Before the times of masks and social distancing, thousands of students once flooded the dorms of our beloved campus. Otherwise known as “fresh meat,” some came with hopes of having the time of their life, some with hopes for groundbreaking scientific discoveries, and some with hopes of, quite honestly, nothing more than getting laid. So if this is your goal: here is a list of the first-year dorms ranked on how likely you are to get laid. Class of 2025, take notes.
7. Gregory — honestly, people are going to be more focused on how to survive the heat with no AC than turning UP the heat with anyone if you know what I mean.
6. Dubois — Honestly, I’ve never met anyone that’s lived there, and that’s probably indicative of both its popularity and the social skills of those who live there. Much like your chances of getting laid, the social scene here is nonexistent.
5. Stouffer — There are about 50 people TOTAL living in Stouffer, and while they might have cool hammocks, for the purposes of your “relief,” your chances are SLIM, your options are few, and your efforts are best focused elsewhere.
4. Kings Court English (KCECH) — KCECH is pretty much the exact middle of the road: it’s not terrible, but its definitely not all that great. The dining hall is fine, and that brings in some traffic, but unfortunately the only available things of real “interest” here are the Program Communities.
3. Lauder (previously known as New College House or NCH) — The dining hall here is BOUJEE as all hell, so you might have better odds with some of the gold diggers lurking in the halls. Also, it’s huge, meaning there are more people to try and ~connect~ with. Listen, it’s a numbers game.
2. Quad (Fisher Hassenfeld, Riepe, Ware) — Literally every person in the Quad is trying to get laid. Every. Single. One. They’re all freshman and ~exploring~, which means everyone else has the same idea as you. The only reason it’s #2 because there is a scientifically proven 98% chance you get mono hooking up in the quad, causing everyone to find out, and all but killing your chances of securing another hookup for the foreseeable future.

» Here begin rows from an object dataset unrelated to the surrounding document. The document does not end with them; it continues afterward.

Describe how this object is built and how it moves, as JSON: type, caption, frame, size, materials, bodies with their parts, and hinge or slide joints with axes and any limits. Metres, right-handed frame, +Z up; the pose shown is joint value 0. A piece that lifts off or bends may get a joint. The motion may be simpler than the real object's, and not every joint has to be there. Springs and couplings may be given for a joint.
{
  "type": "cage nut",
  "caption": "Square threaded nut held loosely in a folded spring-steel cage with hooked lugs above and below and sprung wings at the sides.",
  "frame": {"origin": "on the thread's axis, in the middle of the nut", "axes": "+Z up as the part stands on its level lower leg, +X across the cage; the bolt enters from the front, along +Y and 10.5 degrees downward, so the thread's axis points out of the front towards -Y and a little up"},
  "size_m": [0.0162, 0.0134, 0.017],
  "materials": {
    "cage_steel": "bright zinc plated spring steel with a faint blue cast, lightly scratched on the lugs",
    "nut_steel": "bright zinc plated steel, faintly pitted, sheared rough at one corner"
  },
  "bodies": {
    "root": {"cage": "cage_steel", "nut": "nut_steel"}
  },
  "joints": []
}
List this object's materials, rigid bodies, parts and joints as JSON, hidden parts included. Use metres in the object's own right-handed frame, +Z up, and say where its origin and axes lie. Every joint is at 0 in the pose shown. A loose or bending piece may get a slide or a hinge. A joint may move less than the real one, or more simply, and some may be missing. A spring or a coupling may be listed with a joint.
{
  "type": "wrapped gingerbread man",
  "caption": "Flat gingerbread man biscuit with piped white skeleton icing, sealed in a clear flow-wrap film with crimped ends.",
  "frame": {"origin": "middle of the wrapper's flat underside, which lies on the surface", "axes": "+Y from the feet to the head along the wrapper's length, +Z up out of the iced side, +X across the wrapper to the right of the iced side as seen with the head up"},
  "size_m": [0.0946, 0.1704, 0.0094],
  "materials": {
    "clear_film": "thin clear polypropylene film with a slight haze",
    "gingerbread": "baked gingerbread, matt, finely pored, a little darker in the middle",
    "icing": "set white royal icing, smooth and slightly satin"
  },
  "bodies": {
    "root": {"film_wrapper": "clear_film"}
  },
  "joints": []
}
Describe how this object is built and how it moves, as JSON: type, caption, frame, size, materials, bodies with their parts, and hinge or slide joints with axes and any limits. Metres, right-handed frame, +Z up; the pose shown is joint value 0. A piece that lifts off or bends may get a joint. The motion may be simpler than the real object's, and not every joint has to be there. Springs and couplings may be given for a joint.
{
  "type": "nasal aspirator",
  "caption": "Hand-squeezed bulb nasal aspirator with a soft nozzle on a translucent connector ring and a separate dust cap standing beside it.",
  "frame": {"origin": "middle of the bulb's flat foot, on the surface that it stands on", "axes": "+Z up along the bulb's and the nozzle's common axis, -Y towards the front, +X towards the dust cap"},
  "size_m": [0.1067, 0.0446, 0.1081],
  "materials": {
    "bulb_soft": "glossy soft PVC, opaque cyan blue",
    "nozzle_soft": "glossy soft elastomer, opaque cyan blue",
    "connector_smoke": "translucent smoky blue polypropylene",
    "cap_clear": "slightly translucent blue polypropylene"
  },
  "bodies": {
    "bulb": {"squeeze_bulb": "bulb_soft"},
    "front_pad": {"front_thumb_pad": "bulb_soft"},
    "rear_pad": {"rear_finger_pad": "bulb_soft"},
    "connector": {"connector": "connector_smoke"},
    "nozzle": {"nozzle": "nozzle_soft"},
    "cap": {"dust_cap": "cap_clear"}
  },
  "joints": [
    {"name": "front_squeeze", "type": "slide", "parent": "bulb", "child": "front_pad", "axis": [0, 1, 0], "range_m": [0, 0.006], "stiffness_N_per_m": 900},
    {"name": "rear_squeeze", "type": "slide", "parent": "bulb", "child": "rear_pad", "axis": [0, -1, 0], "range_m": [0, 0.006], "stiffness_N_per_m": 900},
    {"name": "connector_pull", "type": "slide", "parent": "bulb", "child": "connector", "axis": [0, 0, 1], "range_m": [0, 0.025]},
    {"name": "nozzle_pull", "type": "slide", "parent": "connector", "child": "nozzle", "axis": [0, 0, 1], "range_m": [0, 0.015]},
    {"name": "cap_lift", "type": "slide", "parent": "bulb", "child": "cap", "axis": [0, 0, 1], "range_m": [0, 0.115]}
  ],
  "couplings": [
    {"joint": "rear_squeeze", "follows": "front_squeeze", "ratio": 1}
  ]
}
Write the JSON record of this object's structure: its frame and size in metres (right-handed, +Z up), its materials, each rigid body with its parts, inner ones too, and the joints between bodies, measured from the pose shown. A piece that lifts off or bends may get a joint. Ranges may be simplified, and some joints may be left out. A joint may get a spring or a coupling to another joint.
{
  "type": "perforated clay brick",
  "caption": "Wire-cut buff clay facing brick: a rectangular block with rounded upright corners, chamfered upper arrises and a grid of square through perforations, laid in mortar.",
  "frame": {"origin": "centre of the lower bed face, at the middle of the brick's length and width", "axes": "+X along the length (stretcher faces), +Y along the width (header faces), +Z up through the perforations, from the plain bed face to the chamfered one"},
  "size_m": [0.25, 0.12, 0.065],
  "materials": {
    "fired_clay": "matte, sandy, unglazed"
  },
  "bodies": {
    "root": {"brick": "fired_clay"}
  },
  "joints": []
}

1. Hill — Hill is one of our newly redesigned houses, with a fairly decent dining hall below it as well. It gets a lot of traffic from engineering, but let’s face it – you want someone who might actually understand human interaction beyond what they’ve read in textbooks. Luckily, this dorm is all the way across campus from the fraternity life. While this initially sounds like an obstacle, you’ll soon realize that this walk back from parties is a great opportunity to mix and mingle with the other drunkards along the way. This also presents the added benefit of increasing the population of the more “social” crowd you’ll encounter living at Hill. Stick with these conversations long enough, however, and it might just be worth your while.